• **INFORMATION GIVEN**
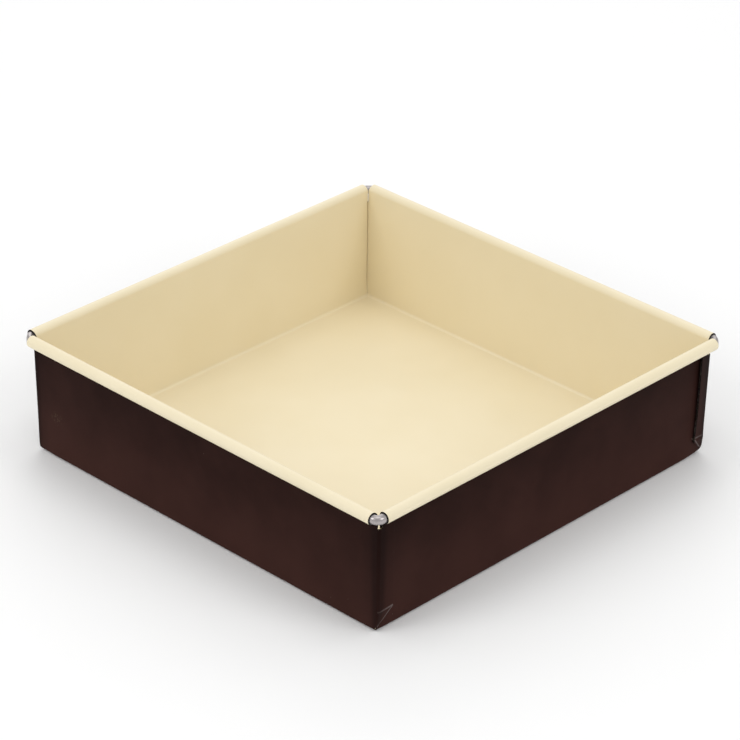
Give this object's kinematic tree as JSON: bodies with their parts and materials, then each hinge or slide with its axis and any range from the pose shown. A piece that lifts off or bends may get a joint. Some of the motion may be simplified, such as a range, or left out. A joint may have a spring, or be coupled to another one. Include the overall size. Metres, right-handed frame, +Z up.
==
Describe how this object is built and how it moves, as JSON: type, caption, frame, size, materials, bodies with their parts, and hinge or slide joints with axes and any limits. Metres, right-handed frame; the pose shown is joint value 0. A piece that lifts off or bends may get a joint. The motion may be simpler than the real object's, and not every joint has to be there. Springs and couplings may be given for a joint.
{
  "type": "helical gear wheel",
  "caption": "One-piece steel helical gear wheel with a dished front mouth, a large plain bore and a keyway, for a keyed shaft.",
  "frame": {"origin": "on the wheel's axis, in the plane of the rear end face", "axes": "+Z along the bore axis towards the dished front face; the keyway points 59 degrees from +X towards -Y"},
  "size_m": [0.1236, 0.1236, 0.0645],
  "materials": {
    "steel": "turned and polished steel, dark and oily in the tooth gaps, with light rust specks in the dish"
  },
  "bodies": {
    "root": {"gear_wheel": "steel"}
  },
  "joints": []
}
...
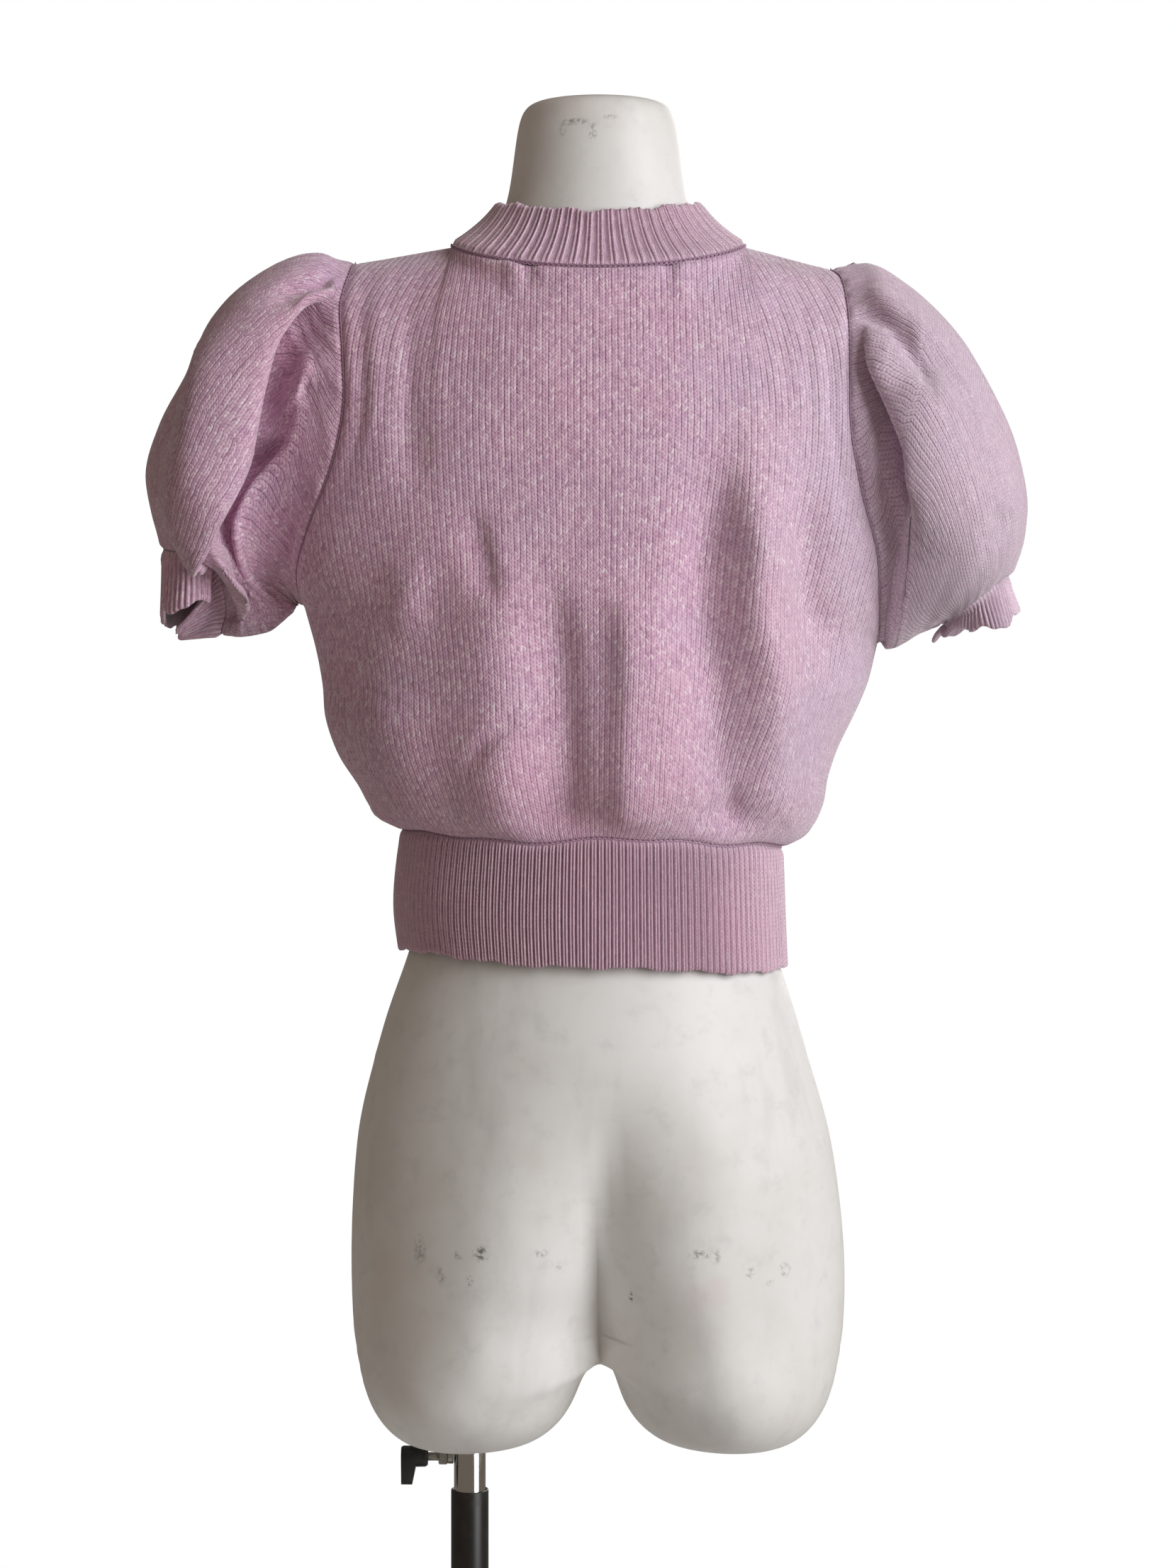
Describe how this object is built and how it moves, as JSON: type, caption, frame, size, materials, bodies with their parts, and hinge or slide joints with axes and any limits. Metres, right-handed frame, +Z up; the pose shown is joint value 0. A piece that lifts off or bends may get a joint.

• **PROBLEM DETAILS**
Among the lines of the material, find those that hold the word "slide" and copy them.

• **EXERCISE RESULT**
Give this object's kinematic tree as JSON: bodies with their parts and materials, then each hinge or slide with its axis and any range from the pose shown. A piece that lifts off or bends may get a joint. Some of the motion may be simplified, such as a range, or left out. A joint may have a spring, or be coupled to another one. Include the overall size. Metres, right-handed frame, +Z up.
Describe how this object is built and how it moves, as JSON: type, caption, frame, size, materials, bodies with their parts, and hinge or slide joints with axes and any limits. Metres, right-handed frame; the pose shown is joint value 0. A piece that lifts off or bends may get a joint. The motion may be simpler than the real object's, and not every joint has to be there. Springs and couplings may be given for a joint.
Describe how this object is built and how it moves, as JSON: type, caption, frame, size, materials, bodies with their parts, and hinge or slide joints with axes and any limits. Metres, right-handed frame, +Z up; the pose shown is joint value 0. A piece that lifts off or bends may get a joint.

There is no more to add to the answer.